Ho un piccolo ristorante. Non è una trattoria di quartiere, e non è un fast food. Diciamo che ci piace fare le cose bene, al di là delle stelle della critica. Ingredienti freschi, niente di precotto, tutta cucina espressa. Il conto è onestissimo, considerato il tempo e la passione che mettiamo nelle nostre ricette. Credo nella buona cucina, ma credo anche che non si debba fare troppa fatica per capirla e apprezzarla. In cucina con me, giovani di talento talvolta qualche vecchio amico.
Restiamo nella metafora, mi piace immaginare un’agenzia di comunicazione come un posto dove si mangia bene. A servire la nostra creatività ai tavoli, due bravissime maître (non uso il femminile, perché sarebbe inelegante). Sanno capire i gusti del cliente, consigliarlo, presentare bene i nostri piatti (già, perché fuor di metafora io credo che un bravo account non debba mai essere un cameriere ma un maître). Io esco spesso dalla cucina, col grembiule sporco, a salutare i miei clienti e ad assicurarmi che la cena sia piaciuta.
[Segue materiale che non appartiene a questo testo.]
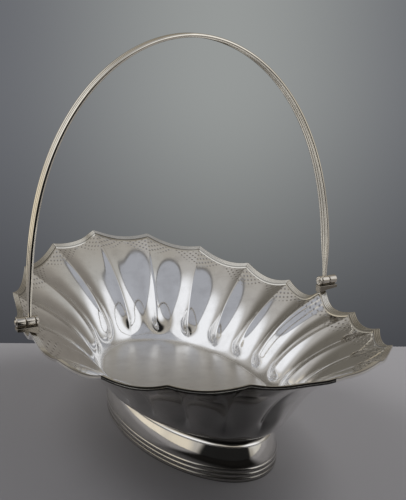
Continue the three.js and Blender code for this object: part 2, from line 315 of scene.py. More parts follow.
# Meshes from grids of points


def grid_faces(rows, columns, close_rows=False, close_columns=False):
    """The four corners of each face between neighbouring rows and columns of a grid of points."""
    row = np.arange(rows if close_rows else rows - 1)[:, None]
    column = np.arange(columns if close_columns else columns - 1)[None, :]
    row, column = np.broadcast_arrays(row, column)
    next_row, next_column = (row + 1) % rows, (column + 1) % columns
    corners = [
        row * columns + column,
        row * columns + next_column,
        next_row * columns + next_column,
        next_row * columns + column,
    ]
    return np.stack(corners, -1).reshape(-1, 4)


def fan_faces(centre, ring, columns):
    """Triangles from one point to a ring of points that starts at the index ring."""
    first = ring + np.arange(columns)
    following = ring + (np.arange(columns) + 1) % columns
    return np.stack([np.full(columns, centre), first, following], -1)


def signed_volume(points, faces):
    """Six times the volume that the faces enclose: each face is cut into triangles from its first corner."""
    total = 0.0
    for corners in faces:
        a = points[corners[:, 0]]
        for k in range(1, corners.shape[1] - 1):
            b, c = points[corners[:, k]], points[corners[:, k + 1]]
            total += np.einsum("ij,ij->i", a, np.cross(b, c)).sum()
    return total


def make_mesh(name, points, faces, crease=40, marks=None):
    """A closed mesh from points in millimetres and lists of equal faces, turned so that its faces point out."""
    if signed_volume(points, faces) < 0:
        faces = [corners[:, ::-1] for corners in faces]
    mesh = bpy.data.meshes.new(name)
    mesh.vertices.add(len(points))
    mesh.vertices.foreach_set("co", (points * MM).astype(np.float32).ravel())
    sizes = np.concatenate([np.full(len(corners), corners.shape[1]) for corners in faces])
    mesh.loops.add(int(sizes.sum()))
    mesh.loops.foreach_set("vertex_index", np.concatenate([corners.ravel() for corners in faces]).astype(np.int32))
    mesh.polygons.add(len(sizes))
    mesh.polygons.foreach_set("loop_start", np.concatenate([[0], np.cumsum(sizes)[:-1]]).astype(np.int32))
    mesh.update(calc_edges=True)
    mesh.validate()
    mesh.polygons.foreach_set("use_smooth", np.ones(len(mesh.polygons), bool))
    mesh.set_sharp_from_angle(angle=math.radians(crease))
    for mark, values in (marks or {}).items():
        kind, field = ("FLOAT", "value") if values.ndim == 1 else ("FLOAT_VECTOR", "vector")
        layer = mesh.attributes.new(mark, kind, "POINT")
        layer.data.foreach_set(field, values.astype(np.float32).ravel())
    return mesh


def new_object(name, data):
    """An object in the scene that shows a mesh, a lamp or a camera."""
    made = bpy.data.objects.new(name, data)
    bpy.context.scene.collection.objects.link(made)
    return made


def place(mesh, material, body, nodes):
    """Makes a mesh a piece of the basket: its finish, the body that it rides on and the solids it stands for."""
    piece = new_object(mesh.name, mesh)
    mesh.materials.append(material)
    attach(piece, body)
    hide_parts(*nodes)
    return piece


# Section outlines


def reed_heights(count, depth, steps):
    """A row of reeds as [share of the width, height]: parabolas side by side, 0 in the valleys."""
    share = np.linspace(0, 1, count * steps + 1)
    inside = 2 * (share * count - np.floor(np.minimum(share * count, count - 1e-9))) - 1
    return np.stack([share, depth * (1 - inside**2)], -1)


def moulding(parts, steps=REED_STEPS):
    """A moulding's outline from its foot up, as [height, how far it stands out].

    Each part is a height, a projection and the level that it starts from: a positive projection is a parabola
    outwards and a negative one is a parabola inwards.
    """
    outline, base = [], 0.0
    for height, projection, level in parts:
        share = np.linspace(0, 1, steps + 1)
        outline.append(np.stack([base + height * share, level + projection * 4 * share * (1 - share)], -1))
        base += height
    return np.concatenate(outline)


def oval_ring(name, half_length, half_width, section, recess):
    """A closed section of [inset, height] points carried round an oval, and how deep each of them lies in a recess."""
    angle = np.linspace(0, 2 * math.pi, OVAL_COLUMNS, endpoint=False)
    inset, height = section[:, 0, None], section[:, 1, None]
    points = inside_oval(half_length, half_width, angle[None, :], inset, height)
    faces = [grid_faces(len(section), OVAL_COLUMNS, True, True)]
    return make_mesh(name, points.reshape(-1, 3), faces, marks={"recess": np.repeat(recess, OVAL_COLUMNS)})


# Pieces


def bowl_mesh():
    """The bowl's sheet: its inner face from the middle of the floor out and up, and its outer face back again."""
    eased = crowd(np.linspace(0, 1, BOWL_COLUMNS, endpoint=False), RIDGE_CROWDING)
    t = (np.arange(FLUTES)[:, None] + eased[None, :]).ravel() * PITCH
    columns = len(t)

    def face(rows, lift):
        """One face of the sheet: the floor's rings, the wall, and the sloping edge, which a lift draws back."""
        share = np.linspace(0, 1, rows)[:, None] ** ROW_CROWDING
        wall = sheet_point(t[None, :], share, lift)
        middle = np.array([0, 0, wall[0, 0, 2]])
        floor = middle + (wall[0] - middle) * FLOOR_RINGS[:, None, None]
        edge = edge_point(t, WIRE_OVERHANG + EDGE_BEVEL * lift, lift)
        return np.concatenate([floor, wall, edge[None]])

    inner = face(INNER_ROWS, 0.0)
    grid = np.concatenate([inner, face(OUTER_ROWS, SHEET_THICKNESS)[::-1]])
    points = np.concatenate([grid.reshape(-1, 3), [[0, 0, FLOOR_TOP], [0, 0, FLOOR_TOP - SHEET_THICKNESS]]])
    over, under = len(points) - 2, len(points) - 1
    faces = [
        grid_faces(len(grid), columns, close_columns=True),
        np.concatenate([fan_faces(over, 0, columns)[:, ::-1], fan_faces(under, (len(grid) - 1) * columns, columns)]),
    ]

    wall = inner[len(FLOOR_RINGS) : -1]
    steps = np.linalg.norm(np.diff(wall, axis=0), axis=-1)
    down = np.concatenate([np.cumsum(steps[::-1], axis=0)[::-1], np.zeros((1, columns))])
    scallop_width = np.linalg.norm(wall_end(t + PITCH / 2) - wall_end(t - PITCH / 2), axis=-1)
    across = np.broadcast_to(from_ridge(t) * scallop_width, down.shape)
    below_rim = np.full((len(points), 3), FAR_FROM_RIM)
    first = len(FLOOR_RINGS) * columns
    fan = FAN_DEPTH * (1 - np.abs(across) / FAN_REACH) - down
    below_rim[first : first + down.size] = np.stack([across, down, fan], -1).reshape(-1, 3)
    below_rim[first + down.size :, 2] = -FAR_FROM_RIM
    below_rim[:first, 2] = -FAR_FROM_RIM
    scuffed = np.zeros(len(points))
    scuffed[:first] = scuffed[-2] = 1
    low = 1 - smooth_step(np.linspace(0, 1, INNER_ROWS) ** ROW_CROWDING / SCUFF_REACH)
    scuffed[first : first + down.size] = np.repeat(low, columns)
    return make_mesh("fluted_bowl", points, faces, marks={"below_rim": below_rim, "scuffed": scuffed})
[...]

Succede raramente, ma qualche volta succede. Arrivano in cucina affrante, già sapendo di darmi un dolore: “Il cliente vorrebbe del ketchup da mettere sul risotto.” “Come del ketchup? Non c’entra niente.” Vanno, tornano. “Il cliente è arrabbiato. Dice che paga lui, e vuole il ketchup. Se non glielo porti, va al Mac Donald’s qui di fronte.” Sì, ma il mio orgoglio di cuoco? La nostra dignità di ristorante? Va a finire che stranamente non lo trovo, il ketchup. E che magari portiamo al cliente un altro piatto: magari dal gusto più deciso, ma nostro. Che fatica. E ora, pubblicità.